Information for Skiers and Guides
As a blind or partially sighted skier, you will be paired up for the week with a guide. No previous skiing experience is required, guides are
responsible and supportive, happy to instruct beginners. You meet on the first night and discuss what you hope to do and how you want to work
together. You ski as much or as little as you want. Your guide accompanies you on the trails and is also often available to help out and socialize
at meals. All of the sighted volunteers are mindful and helpful, regardless of who they're skiing with.
The blind and visually impaired skiers gain a sense of accomplishment and an opportunity to participate in a recreational activity that allows
them to be more active.
You will be paired for the week with a blind or partially sighted skier. The match will be based on mutual ability and other factors. This
pairing is necessary to form the bond of trust, communication and clarity that is so important for a visually impaired skier to feel safe and have
fun during the week. Some skier-guide partnerships have lasted 15 years, while some guides enjoy the fun of guiding someone new. People sometimes
improvise and trade off and there is an opportunity for guides to do some skiing on their own or in groups on the Friday free day or when their
skier decides not to go skiing. Guiding is a commitment, but a rewarding one. Guides who share the experience of cross country skiing discover:
"The three keys to more abundant living: caring about others, daring for others, sharing with others" – William Arthur Ward
The events are held in Western Canada. All venues are blind friendly. Trails are always double tracked so that skiers and guides can ski side
by side. When not held at William Watson Lodge, the event is held in a more conventional resort where accommodations are in a fully equipped hotel
with a short bus ride to and from the skiing area each day.

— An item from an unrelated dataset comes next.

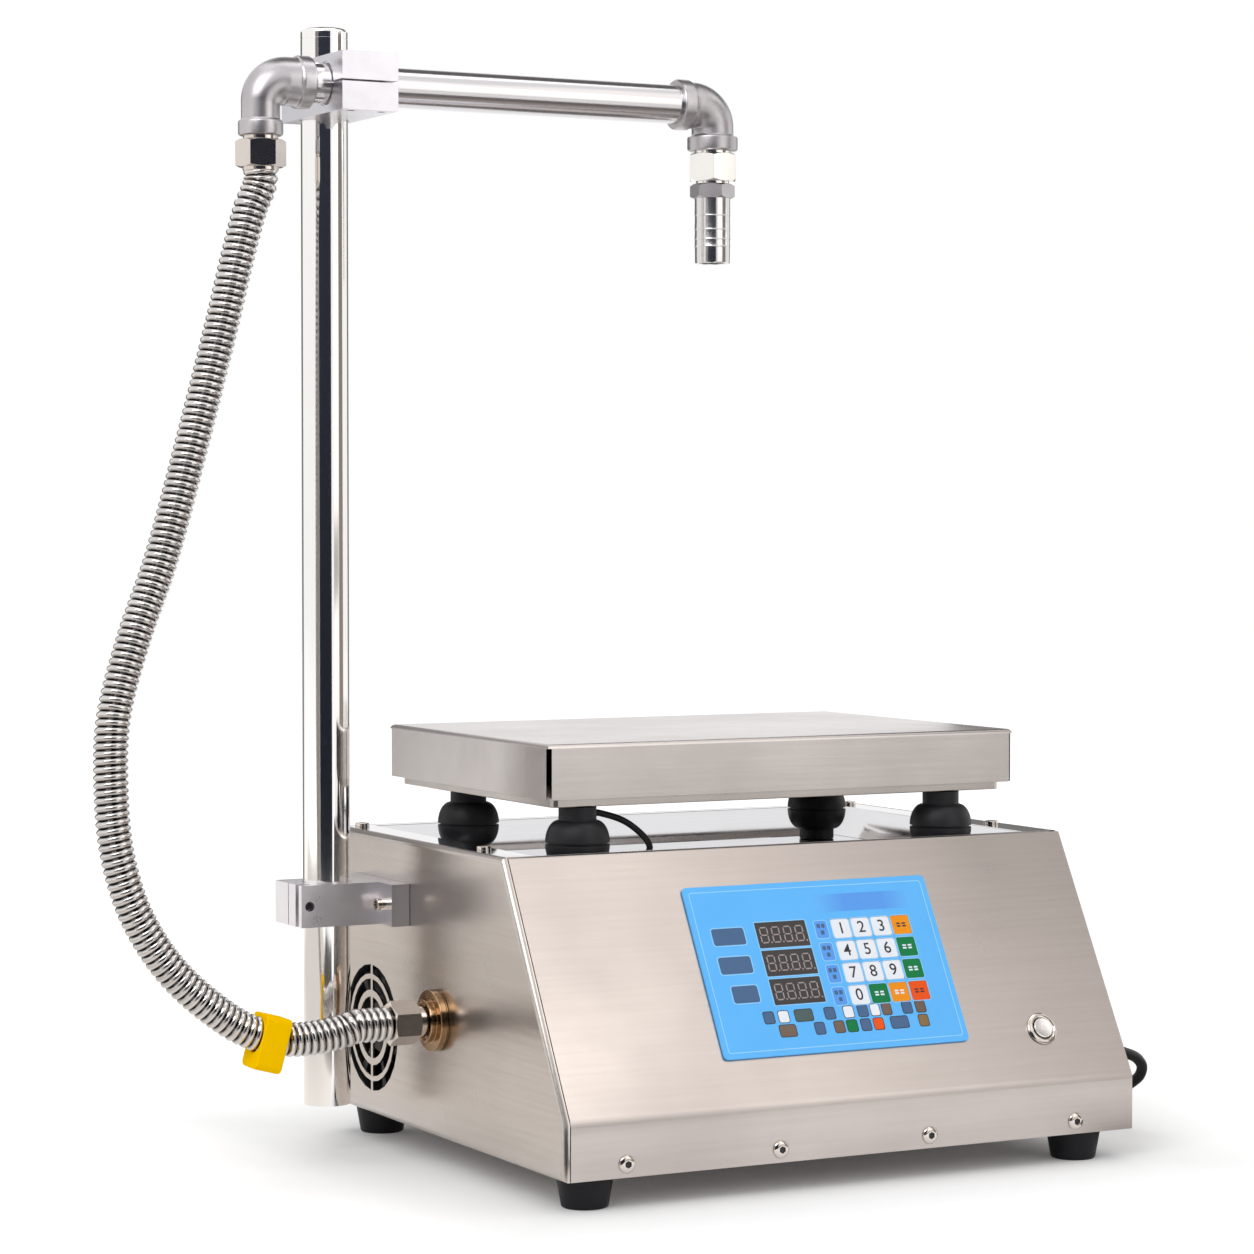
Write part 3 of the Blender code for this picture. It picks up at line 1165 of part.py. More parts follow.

Courtesy Rules when interacting with people who are blind or visually impaired
Talk directly to a blind person, not their companion. No need to bend over or talk loud, just talk normally but don't expect eye contact. After all, blind people are simply people like you and me but can't see. Use words like "blind" and "see" because it is you who have trouble with those words, not the blind person. In short, blind and visually impaired people are people. Treat them that way.
By Annar Jacobsen:
When you meet me, don’t be ill at ease. It will help both of us if you remember these simple points of courtesy. I am an ordinary person. It just happens that I am blind. You don't need to raise your voice or address me as if I were a child.
Don’t ask my companion if I want “cream in the coffee” - ask me!
I may use a long white cane or dog guide to walk independently, or I may ask to take your arm. Let me decide. And please don’t grab my arm. Let me take yours. I’ll keep half a step behind to anticipate curbs and steps.
I want to know who is in the room with me. Speak to me when you enter. And please introduce me to the others. Include the children and tell me if there is a cat or dog.
A partially open cabinet or door to a room, or car can be a hazard to me. Please be considerate.
I have no trouble with ordinary table skills and can manage with no help.
Don’t avoid words like "see". I use them too. I am always glad to see you.
Please don’t talk about the “wonderful compensations” of blindness. My sense of smell, touch, and hearing didn’t improve when I became blind. I rely on them more and therefore may get more information through those senses, but that’s all.If I am your houseguest, please show me the bathroom, closet, dresser, window and light switch. I like to know if the lights are on, so please tell me.
I’ll discuss blindness with you and answer all of your questions if you are curious, but its an old story to me. I have as many other interests as you do.
Don’t think of me as just a “blind person”, I am just a person who happens to be blind.
You see more blind persons today walking alone, not because there are more of us, but because more of us have learned to make our own way.